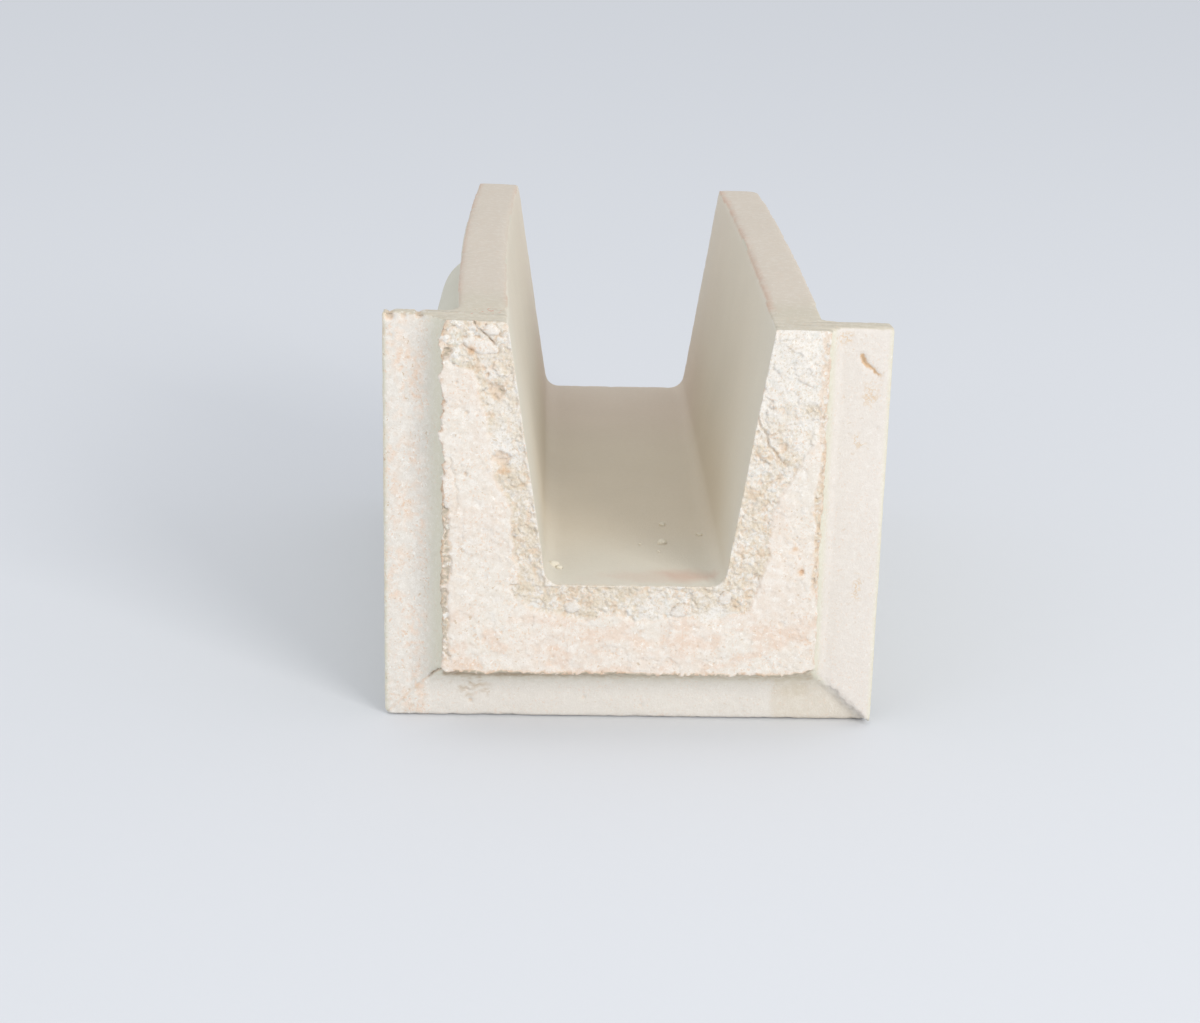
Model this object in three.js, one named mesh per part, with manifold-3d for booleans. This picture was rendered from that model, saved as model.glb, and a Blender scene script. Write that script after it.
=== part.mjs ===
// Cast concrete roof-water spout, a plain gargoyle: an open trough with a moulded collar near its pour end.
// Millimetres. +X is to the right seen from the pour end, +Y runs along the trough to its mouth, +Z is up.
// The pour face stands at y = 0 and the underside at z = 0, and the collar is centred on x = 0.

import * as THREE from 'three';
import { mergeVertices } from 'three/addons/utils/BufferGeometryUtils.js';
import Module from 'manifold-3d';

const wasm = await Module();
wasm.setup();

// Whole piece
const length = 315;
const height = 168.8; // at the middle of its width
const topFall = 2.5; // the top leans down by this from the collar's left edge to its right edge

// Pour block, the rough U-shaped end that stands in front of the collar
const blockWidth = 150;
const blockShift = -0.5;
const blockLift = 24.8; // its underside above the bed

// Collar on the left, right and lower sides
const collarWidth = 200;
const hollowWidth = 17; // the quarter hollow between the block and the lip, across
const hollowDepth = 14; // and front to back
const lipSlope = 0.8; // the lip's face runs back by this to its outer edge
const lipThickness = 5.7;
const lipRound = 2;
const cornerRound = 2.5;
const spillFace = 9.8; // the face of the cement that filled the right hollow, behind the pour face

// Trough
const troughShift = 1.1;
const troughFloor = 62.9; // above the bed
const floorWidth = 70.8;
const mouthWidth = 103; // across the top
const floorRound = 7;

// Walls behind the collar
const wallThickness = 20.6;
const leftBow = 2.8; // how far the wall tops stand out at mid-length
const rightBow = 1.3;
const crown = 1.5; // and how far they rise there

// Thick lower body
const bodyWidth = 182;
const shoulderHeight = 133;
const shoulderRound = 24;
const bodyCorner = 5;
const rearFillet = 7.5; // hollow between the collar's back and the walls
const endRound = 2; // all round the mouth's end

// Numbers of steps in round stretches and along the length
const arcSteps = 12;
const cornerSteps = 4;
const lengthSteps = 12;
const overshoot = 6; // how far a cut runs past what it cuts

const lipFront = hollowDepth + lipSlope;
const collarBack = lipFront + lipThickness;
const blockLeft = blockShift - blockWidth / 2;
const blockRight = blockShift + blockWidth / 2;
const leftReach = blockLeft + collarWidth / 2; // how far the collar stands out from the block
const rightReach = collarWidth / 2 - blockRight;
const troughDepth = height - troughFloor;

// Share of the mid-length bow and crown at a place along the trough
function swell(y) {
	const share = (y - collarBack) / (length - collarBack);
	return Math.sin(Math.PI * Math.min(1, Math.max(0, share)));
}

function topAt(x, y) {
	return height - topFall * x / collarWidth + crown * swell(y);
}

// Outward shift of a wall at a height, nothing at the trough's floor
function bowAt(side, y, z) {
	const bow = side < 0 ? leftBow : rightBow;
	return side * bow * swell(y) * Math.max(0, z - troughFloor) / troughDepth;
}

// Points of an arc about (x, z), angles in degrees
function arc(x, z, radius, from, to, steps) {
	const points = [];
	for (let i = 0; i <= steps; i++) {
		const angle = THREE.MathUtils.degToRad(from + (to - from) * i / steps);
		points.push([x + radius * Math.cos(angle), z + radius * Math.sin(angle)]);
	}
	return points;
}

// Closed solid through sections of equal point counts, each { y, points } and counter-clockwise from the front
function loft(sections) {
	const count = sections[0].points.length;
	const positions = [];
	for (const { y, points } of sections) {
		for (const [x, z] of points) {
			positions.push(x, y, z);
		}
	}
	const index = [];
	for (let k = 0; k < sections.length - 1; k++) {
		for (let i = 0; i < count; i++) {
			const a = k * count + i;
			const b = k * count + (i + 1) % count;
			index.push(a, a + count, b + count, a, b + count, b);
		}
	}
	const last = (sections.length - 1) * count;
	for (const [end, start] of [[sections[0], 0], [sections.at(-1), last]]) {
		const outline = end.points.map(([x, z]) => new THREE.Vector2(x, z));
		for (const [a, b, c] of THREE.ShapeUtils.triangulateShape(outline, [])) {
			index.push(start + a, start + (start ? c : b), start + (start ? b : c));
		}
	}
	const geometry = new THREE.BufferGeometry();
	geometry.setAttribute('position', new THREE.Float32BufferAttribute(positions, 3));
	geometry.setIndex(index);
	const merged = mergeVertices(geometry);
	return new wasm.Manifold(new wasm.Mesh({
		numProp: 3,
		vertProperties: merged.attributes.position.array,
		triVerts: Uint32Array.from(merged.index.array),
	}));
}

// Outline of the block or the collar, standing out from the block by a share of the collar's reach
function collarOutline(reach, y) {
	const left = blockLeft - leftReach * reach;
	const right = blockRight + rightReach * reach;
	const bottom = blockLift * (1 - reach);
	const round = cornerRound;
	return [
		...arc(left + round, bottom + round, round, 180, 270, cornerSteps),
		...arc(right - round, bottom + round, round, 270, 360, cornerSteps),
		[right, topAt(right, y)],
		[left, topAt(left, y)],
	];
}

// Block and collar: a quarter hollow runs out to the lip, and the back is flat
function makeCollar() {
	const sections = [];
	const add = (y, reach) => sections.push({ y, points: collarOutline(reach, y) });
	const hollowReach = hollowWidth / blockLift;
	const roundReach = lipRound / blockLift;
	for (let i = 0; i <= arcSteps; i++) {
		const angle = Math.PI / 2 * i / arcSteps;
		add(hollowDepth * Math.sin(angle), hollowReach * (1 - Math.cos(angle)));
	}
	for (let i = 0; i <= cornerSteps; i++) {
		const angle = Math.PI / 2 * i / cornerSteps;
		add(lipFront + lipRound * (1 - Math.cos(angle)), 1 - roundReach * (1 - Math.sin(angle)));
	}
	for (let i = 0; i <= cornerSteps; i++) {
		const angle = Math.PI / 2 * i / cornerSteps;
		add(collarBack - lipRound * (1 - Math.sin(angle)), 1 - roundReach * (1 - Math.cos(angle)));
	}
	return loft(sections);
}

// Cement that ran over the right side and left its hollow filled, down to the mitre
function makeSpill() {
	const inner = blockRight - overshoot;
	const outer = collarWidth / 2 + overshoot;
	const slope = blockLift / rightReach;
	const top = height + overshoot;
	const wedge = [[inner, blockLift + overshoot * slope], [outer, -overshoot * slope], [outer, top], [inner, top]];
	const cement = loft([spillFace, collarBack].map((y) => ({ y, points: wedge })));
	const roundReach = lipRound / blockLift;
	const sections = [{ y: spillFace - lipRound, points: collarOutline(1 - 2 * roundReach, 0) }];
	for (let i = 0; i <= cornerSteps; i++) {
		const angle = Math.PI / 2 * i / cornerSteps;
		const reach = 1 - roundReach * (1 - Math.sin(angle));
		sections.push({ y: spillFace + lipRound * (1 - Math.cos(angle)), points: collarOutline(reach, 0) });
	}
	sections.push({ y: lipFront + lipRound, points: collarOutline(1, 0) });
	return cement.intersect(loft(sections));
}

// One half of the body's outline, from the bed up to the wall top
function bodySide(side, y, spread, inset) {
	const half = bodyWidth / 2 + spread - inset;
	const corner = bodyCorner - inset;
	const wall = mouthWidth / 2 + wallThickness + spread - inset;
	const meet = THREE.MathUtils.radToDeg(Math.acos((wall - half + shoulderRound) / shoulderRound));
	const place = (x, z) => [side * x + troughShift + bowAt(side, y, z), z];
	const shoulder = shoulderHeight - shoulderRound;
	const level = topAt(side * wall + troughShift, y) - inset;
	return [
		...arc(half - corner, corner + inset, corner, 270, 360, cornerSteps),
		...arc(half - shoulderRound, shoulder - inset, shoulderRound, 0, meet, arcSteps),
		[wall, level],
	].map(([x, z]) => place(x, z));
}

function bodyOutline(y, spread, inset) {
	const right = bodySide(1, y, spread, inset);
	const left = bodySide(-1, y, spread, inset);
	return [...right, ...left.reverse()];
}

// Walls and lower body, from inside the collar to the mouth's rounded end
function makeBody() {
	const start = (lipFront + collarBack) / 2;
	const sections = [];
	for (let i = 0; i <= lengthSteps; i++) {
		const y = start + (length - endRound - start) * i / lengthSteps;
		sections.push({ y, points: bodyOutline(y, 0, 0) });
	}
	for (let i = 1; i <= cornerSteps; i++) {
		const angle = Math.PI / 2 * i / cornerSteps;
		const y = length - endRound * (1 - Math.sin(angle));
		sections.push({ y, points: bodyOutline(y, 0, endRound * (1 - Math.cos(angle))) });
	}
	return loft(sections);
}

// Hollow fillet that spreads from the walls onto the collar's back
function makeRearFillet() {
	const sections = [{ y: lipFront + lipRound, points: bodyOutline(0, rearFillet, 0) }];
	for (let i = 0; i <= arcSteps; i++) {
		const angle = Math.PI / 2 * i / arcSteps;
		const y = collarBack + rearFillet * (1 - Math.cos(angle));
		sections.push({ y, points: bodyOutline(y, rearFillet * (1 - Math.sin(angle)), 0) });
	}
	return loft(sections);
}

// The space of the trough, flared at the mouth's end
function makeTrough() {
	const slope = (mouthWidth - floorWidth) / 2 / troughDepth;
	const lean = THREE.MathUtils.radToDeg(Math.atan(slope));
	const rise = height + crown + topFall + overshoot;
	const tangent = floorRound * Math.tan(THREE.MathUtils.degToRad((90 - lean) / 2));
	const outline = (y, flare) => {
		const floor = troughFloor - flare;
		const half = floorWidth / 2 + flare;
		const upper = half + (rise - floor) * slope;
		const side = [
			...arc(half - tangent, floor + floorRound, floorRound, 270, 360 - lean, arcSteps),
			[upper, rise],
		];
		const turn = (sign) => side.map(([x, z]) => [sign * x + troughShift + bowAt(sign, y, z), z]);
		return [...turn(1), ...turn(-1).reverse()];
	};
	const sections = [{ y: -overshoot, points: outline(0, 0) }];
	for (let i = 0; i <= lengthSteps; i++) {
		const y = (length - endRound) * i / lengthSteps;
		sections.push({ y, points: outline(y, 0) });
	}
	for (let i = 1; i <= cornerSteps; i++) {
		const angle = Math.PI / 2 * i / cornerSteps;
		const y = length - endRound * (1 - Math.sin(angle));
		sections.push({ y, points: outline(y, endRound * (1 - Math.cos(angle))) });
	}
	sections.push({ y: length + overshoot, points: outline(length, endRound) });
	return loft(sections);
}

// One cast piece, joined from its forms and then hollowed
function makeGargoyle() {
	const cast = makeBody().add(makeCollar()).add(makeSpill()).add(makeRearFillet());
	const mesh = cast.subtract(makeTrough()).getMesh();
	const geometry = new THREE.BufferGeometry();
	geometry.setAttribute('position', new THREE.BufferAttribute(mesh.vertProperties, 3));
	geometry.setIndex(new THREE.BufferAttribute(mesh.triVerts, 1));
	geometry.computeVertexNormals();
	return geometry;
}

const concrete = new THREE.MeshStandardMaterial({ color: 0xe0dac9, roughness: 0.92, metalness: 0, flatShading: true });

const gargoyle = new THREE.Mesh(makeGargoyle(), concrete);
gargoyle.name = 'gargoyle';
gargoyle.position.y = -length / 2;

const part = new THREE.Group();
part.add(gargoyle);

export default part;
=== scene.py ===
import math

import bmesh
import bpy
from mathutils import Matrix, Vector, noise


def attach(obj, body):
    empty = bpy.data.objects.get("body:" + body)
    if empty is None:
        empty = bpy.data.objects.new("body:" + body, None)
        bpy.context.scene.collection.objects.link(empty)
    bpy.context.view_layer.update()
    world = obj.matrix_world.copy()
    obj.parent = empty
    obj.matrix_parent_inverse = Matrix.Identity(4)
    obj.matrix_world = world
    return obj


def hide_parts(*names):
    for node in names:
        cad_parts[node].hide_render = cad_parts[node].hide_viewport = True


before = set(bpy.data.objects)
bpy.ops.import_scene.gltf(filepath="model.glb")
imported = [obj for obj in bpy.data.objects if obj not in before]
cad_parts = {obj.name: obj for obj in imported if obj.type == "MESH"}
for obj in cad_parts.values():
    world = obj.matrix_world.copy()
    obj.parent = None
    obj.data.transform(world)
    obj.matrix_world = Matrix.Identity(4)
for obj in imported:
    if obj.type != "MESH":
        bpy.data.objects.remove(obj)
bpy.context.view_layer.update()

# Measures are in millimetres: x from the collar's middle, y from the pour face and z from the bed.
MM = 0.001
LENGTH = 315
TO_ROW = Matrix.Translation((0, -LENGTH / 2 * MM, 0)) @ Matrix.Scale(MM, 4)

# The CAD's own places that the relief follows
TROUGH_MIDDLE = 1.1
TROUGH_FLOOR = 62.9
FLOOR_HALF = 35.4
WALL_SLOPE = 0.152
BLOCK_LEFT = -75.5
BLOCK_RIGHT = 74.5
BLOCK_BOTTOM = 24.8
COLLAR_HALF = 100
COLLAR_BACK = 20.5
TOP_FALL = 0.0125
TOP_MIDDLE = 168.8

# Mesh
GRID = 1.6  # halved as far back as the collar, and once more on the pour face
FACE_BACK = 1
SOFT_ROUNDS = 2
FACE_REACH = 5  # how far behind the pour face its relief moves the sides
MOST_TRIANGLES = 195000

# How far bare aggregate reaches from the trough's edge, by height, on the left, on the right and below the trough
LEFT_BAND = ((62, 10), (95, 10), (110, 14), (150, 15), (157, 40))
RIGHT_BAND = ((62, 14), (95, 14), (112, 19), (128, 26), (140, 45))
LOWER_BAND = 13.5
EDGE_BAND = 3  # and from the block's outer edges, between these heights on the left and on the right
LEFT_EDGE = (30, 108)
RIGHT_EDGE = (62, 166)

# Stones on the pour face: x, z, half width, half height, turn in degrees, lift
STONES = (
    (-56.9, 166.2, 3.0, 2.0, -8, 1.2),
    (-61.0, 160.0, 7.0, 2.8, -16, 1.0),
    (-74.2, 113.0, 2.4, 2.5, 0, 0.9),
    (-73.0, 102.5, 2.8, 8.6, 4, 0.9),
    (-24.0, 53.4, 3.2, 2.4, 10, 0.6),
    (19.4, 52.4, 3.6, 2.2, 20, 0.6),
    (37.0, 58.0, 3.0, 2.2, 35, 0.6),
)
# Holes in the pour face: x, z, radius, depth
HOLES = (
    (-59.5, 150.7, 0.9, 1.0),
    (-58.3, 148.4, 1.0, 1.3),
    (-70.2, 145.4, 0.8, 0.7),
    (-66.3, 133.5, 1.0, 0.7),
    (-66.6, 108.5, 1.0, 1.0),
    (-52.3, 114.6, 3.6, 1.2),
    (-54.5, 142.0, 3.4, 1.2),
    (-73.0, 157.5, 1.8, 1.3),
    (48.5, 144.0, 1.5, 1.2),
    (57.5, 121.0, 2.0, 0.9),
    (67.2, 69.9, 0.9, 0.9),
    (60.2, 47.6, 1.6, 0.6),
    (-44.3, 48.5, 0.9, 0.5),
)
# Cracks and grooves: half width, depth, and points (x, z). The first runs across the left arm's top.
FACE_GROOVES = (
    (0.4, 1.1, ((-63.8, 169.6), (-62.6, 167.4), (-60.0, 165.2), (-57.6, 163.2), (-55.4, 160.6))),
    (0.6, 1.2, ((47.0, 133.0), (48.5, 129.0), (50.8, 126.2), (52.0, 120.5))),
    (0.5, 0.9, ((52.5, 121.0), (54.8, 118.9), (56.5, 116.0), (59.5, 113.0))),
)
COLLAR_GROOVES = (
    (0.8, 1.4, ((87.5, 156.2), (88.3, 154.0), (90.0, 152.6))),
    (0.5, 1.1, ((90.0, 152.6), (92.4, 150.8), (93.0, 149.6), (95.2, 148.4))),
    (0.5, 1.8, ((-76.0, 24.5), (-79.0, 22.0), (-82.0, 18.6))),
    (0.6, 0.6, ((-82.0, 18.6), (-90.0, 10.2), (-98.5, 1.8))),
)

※

Both the line with "obj.matrix_world = world" and the line with "TOP_MIDDLE = 168.8" belong in the answer; write them out exactly, with every line between.

Task output:
    obj.matrix_world = world
    return obj


def hide_parts(*names):
    for node in names:
        cad_parts[node].hide_render = cad_parts[node].hide_viewport = True


before = set(bpy.data.objects)
bpy.ops.import_scene.gltf(filepath="model.glb")
imported = [obj for obj in bpy.data.objects if obj not in before]
cad_parts = {obj.name: obj for obj in imported if obj.type == "MESH"}
for obj in cad_parts.values():
    world = obj.matrix_world.copy()
    obj.parent = None
    obj.data.transform(world)
    obj.matrix_world = Matrix.Identity(4)
for obj in imported:
    if obj.type != "MESH":
        bpy.data.objects.remove(obj)
bpy.context.view_layer.update()

# Measures are in millimetres: x from the collar's middle, y from the pour face and z from the bed.
MM = 0.001
LENGTH = 315
TO_ROW = Matrix.Translation((0, -LENGTH / 2 * MM, 0)) @ Matrix.Scale(MM, 4)

# The CAD's own places that the relief follows
TROUGH_MIDDLE = 1.1
TROUGH_FLOOR = 62.9
FLOOR_HALF = 35.4
WALL_SLOPE = 0.152
BLOCK_LEFT = -75.5
BLOCK_RIGHT = 74.5
BLOCK_BOTTOM = 24.8
COLLAR_HALF = 100
COLLAR_BACK = 20.5
TOP_FALL = 0.0125
TOP_MIDDLE = 168.8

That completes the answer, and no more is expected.